Set up a money market account, in addition to a checking account. These out pay regular savings accounts with an interest rate tied to movement with the prime rate. You can then write a monthly check to your regular checking account to pay for bills.

Once you have chosen the highest interest account, make regular deposits into it. Put your paycheck and any other receipts into this account. Transfer to the lower paying checking account only the amount needed to cover regular expenses. A realistic goal is to hold on for savings to at least 10 percent of all the money deposited to your money market account.

Consistent deposits are the key. For example, let’s say it’s January 1 and you’ve made a decision to start investing next year at this time. You have set your mind to save $1,000 (plus interest) especially for that purpose. If you’re not used to parting with $1,000 in cash all at once, you may have difficulty meeting your regular expenses.

You can reach your goal by December if you put $85 per month ($85 x 12 = $1,020) into the highest interest money market account, compounded monthly. But, you then start thinking about giving up $85 each month. So, you don’t deposit the $85 for the entire 12 months. In December, you get more at ease and put $1,000 into your money market account. Sounds great right?

You have the investment money you promised yourself and you haven’t lost a penny, or have you? December is the twelfth month of your savings year. Due to the way interest is truly computed for example, your $1,000 will earn one month’s worth or 5.5 percent, or $4.58 (1/12 x .055 x $1,000).

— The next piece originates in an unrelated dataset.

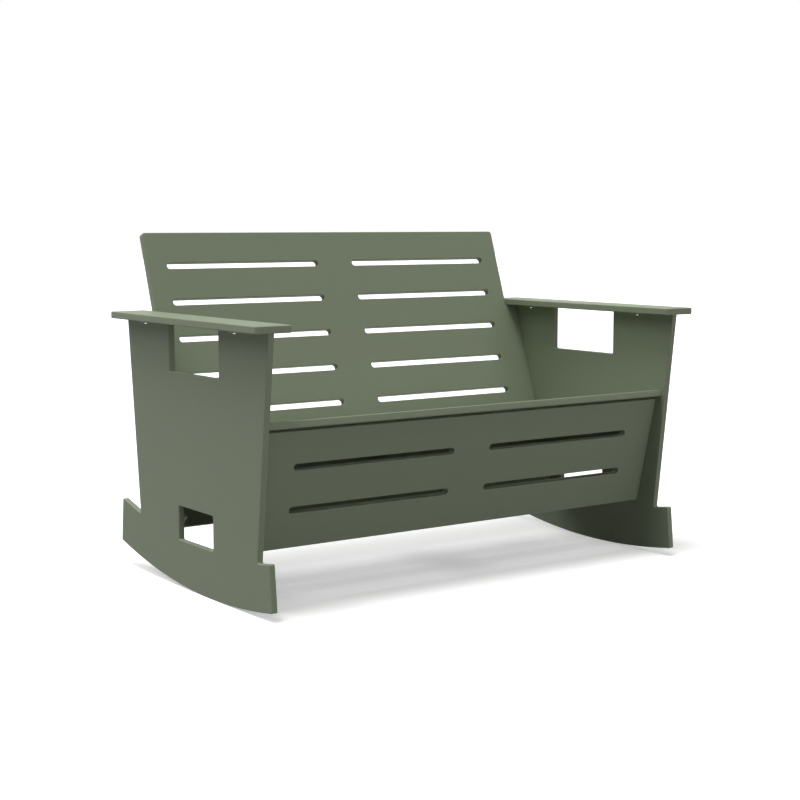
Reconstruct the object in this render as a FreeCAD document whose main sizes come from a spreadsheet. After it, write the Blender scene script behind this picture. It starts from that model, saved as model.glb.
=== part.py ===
import FreeCAD, Part
import math
import os
import Sketcher
from FreeCAD import Placement, Rotation, Vector

# A two-seat rocking bench of flat sheets. Millimetres and degrees.
# +X to the right as seen from the front, +Y to the back, +Z up. It faces -Y.
# The origin is on the floor, under the middle of the bench's whole box.
# Left and right are as seen from the front.

doc = FreeCAD.newDocument("rocking_bench")
sheet = doc.addObject("Spreadsheet::Sheet", "Dimensions")

dimensions = {
    # thickness of the side panels and of every other board, and their rounded rims
    "side_board": 14.3,
    "board": 15.9,
    "rim_radius": 2.4,
    "slot_rim_radius": 1.0,
    "corner_radius": 4.0,
    # side panels: their outer faces, the rocker's arc and the feet
    "panel_span": 1143.0,
    "balance_y": -85.15,
    "rocker_radius": 1680.0,
    "foot_height": 101.6,
    "toe_low_y": -345.45,
    "toe_top_y": -335.45,
    "heel_low_y": 355.4,
    "heel_top_y": 345.9,
    "waist_front_y": -287.15,
    "waist_rear_y": 251.1,
    "post_front_y": -341.9,
    "post_rear_y": 301.4,
    # side panels: hand notch under the armrest and lower window
    "notch_front_y": -132.3,
    "notch_rear_y": 92.3,
    "notch_floor_z": 483.8,
    "window_front_y": -98.9,
    "window_rear_y": 59.0,
    "window_low_z": 107.8,
    "window_top_z": 184.8,
    # armrests
    "arm_top_z": 608.6,
    "arm_front_y": -355.15,
    "arm_length": 667.4,
    "arm_width": 86.0,
    "arm_outer_x": 609.5,
    "arm_corner_radius": 4.8,
    # back panel: its top front edge, its lean and its outline along the sheet
    "back_top_y": 319.63,
    "back_top_z": 789.8,
    "back_lean": 19.08,
    "back_height": 700.3,
    "back_upper_width": 1045.6,
    "back_corner_radius": 8.0,
    "back_gap": 0.7,
    "back_slot_drop": 82.2,
    # seat: its top front edge and its fall towards the back
    "seat_front_y": -305.15,
    "seat_front_z": 407.8,
    "seat_fall": 10.0,
    "seat_depth": 468.7,
    "seat_slot_inset": 99.6,
    # front panel: the low edge of its front face, and its lean
    "front_low_y": -230.5,
    "front_low_z": 124.2,
    "front_lean": 13.0,
    "front_height": 265.7,
    "front_slot_rise": 86.8,
    "front_slot_pitch": 97.4,
    # long slots
    "slot_height": 15.3,
    "slot_inner_x": 50.8,
    "slot_outer_x": 471.6,
    "slot_pitch": 89.6,
    # rib under the middle of the seat
    "rib_depth": 90.0,
    "rib_gap": 0.5,
    # where the angle brackets lie along their boards
    "bracket_edge": 22.0,
    "back_bracket_drop": 301.5,
    "front_bracket_rise": 197.5,
    "seat_bracket_front": 140.0,
    "seat_bracket_rear": 380.0,
    "rib_bracket_shift": 6.0,
    # where the strap plates lie under the armrests
    "front_strap_y": -239.15,
    "rear_strap_y": 164.85,
    # angle brackets and strap plates
    "leg": 38.1,
    "plate": 3.2,
    "plate_width": 34.9,
    "bend_radius": 3.0,
    "plate_end_radius": 17.2,
    "hole_offset": 19.05,
    "hole_diameter": 5.0,
    "countersink": 1.9,
    "strap_gap": 0.2,
    "strap_reach": 36.0,
    "strap_hole": 26.0,
    # screws
    "screw_head": 9.0,
    "screw_head_height": 3.0,
    "screw_head_round": 1.4,
    "screw_shank": 4.2,
    "screw_grip": 10.0,
    "screw_tip": 2.4,
    "screw_point": 0.4,
    "pilot_diameter": 4.3,
    "pilot_spare": 0.4,
    "socket_width": 3.0,
    "socket_depth": 1.6,
    "post_screw_head": 8.6,
    "post_screw_length": 44.0,
}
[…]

Compare this with regular $85 deposits, January through December, earning 5.5 percent in that same money market account. If you desposit $85 per month, you get a total of about $26 in interest. This may not seem like a lot of money, but look at what $26 really is: almost one third of one month’s $85 deposit. Money that you don’t have to earn for your money market account.

Look for other investment alternatives in the accounts department. Checking accounts are fully liquid, however, they are designed to hold only small amounts of money. If you have the minimum required, and you can get along with less liquidity, put a larger sum of money into a six month or one year CD or short term government securities – term accounts. These overlooked vehicles pay rates higher than regular savings or checking accounts and offer almost immediate liquidity.